Every year toward the third weekend in November, the Rand Athletic Club in the north of Johannesburg hosts the running of the Tough One 32km road race. As the name indicates it is a very challenging event to say the least! Towards the end of the 2007 RAC Tough One I stood in awe as I saw Olympian and 1,500m specialist Juan van Deventer stride away from some of the top half and marathon runners in the country to win the race by a comfortable margin. In preparation for the Olympics in Beijing at the time, van Deventer had done all the speed preparation one could hope for, and then as part of his off-season training he added a bit of mileage and came away the victor in arguably the country’s most popular 20 mile event!
It’s far easier to add mileage to a program rich in quality, than to add quality to a program high in mileage.
Former world record holder Sebastian Coe’s dad Peter, was quoted as saying that “Why should we drain the life out of a young runner, when you can develop it with quality?”
More recently we also saw how young American runner and Olympic silver 10,000m medallist, Galen Rupp, raced to victory at the US Olympic marathon trials, winning his maiden marathon in 2h11min.

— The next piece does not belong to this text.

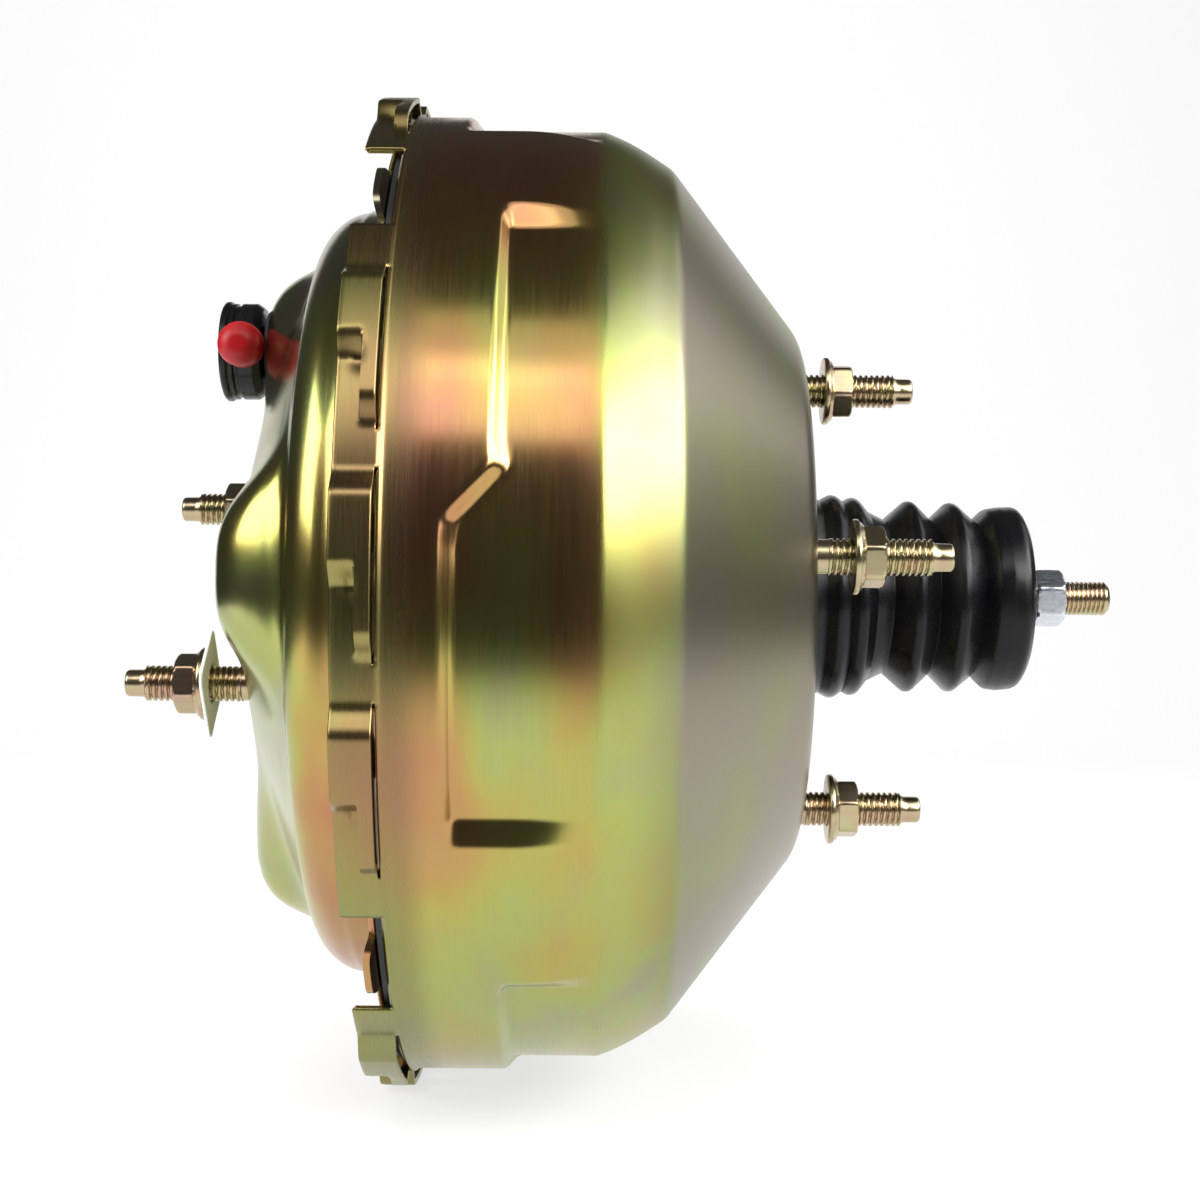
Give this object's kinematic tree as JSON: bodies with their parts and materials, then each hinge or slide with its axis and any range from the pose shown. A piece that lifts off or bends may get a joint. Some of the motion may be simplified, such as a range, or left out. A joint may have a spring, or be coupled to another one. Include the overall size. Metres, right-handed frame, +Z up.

Running tactically!
Well known sports researcher, Prof Tim Noakes, says that speed work requires more finesse and understanding than does long, slow distance running as it is more likely to cause injury and physical breakdown. Having said that, one needs to ease into the world of interval training, yet anticipate new levels of achievement once the adaptation occurs. What makes interval and speed training so beneficial to us as marathon and ultra distance runners? Successful American coach Dr Jack Daniels proposes that there are six physiological processes, each of which needs to be adapted optimally, if the athlete is to achieve his or her optimum competitive performance:
- Improving the body’s ability to transport blood and oxygen.
- Increasing the ability of the running muscles to use the available oxygen efficiently.
- Raising the lactate threshold to a faster running speed.
- Increasing aerobic capacity and elevating the VO2Max.
- Improving running speed.
- Lowering the energy demand of running, i.e. improving running economy.
Starting to recognise a theme here? One or two runners have asked me why they need to do 300 and 400m repetitions if they are ultra marathon runners? The six reasons above explain it very nicely. By enhancing your body’s energy systems and improving running economy, the benefit spills over from track or quality training to 10km racing, to the marathon and eventually to the ultra marathon!
If we have a look at the some of the Comrades greats, we will see that they were all able to do a 10km race in 30min or faster! By doing so they could tick over at 3m30 per kilometre during an ultra race and hardly extend their effort over 70% of maximum! In other words, during the first half of the race they may well be surrounded by ten or twenty reasonably talented runners although these guys could be sitting at 80% or full capacity. When they eventually run out of glycogen it’s not a pretty sight. Most of these runners will be reduced to a walk by the time there are still 30km to be run!
So what are the components of speed training? Exercise scientist Pete Pfitzinger describes the five components of training:
- Short, fast speed work to improve leg turnover and running form.
- Longer repetitions of two to six minutes at 3-5km race pace to improve VO2Max.
- Tempo runs of 20-40min at 15km race pace to improve the lactate threshold.
- Long runs to build endurance.
- Easy recovery runs to allow a maximum effort on the hard training days.
It sounds easy enough although quality training is quite daunting. Many a weekend warrior will rather go out for an easy 10km jog, than to line up for 4 x 1km repeats at 85% intensity with 3min recovery. Many ultra or marathon runners would rather jog an easy 32 km than race an all out 10 km race. Many ultra distance runners would rather do a hilly 25km route than 8 x 300m hill repeats. Many ultra distance runners would rather increase the weekly miles one more time than getting down to some good old sweat and tears on the track.
Many ultra distance runners will achieve amazing things at the standard marathon and the Comrades marathon. Which one will you be this year?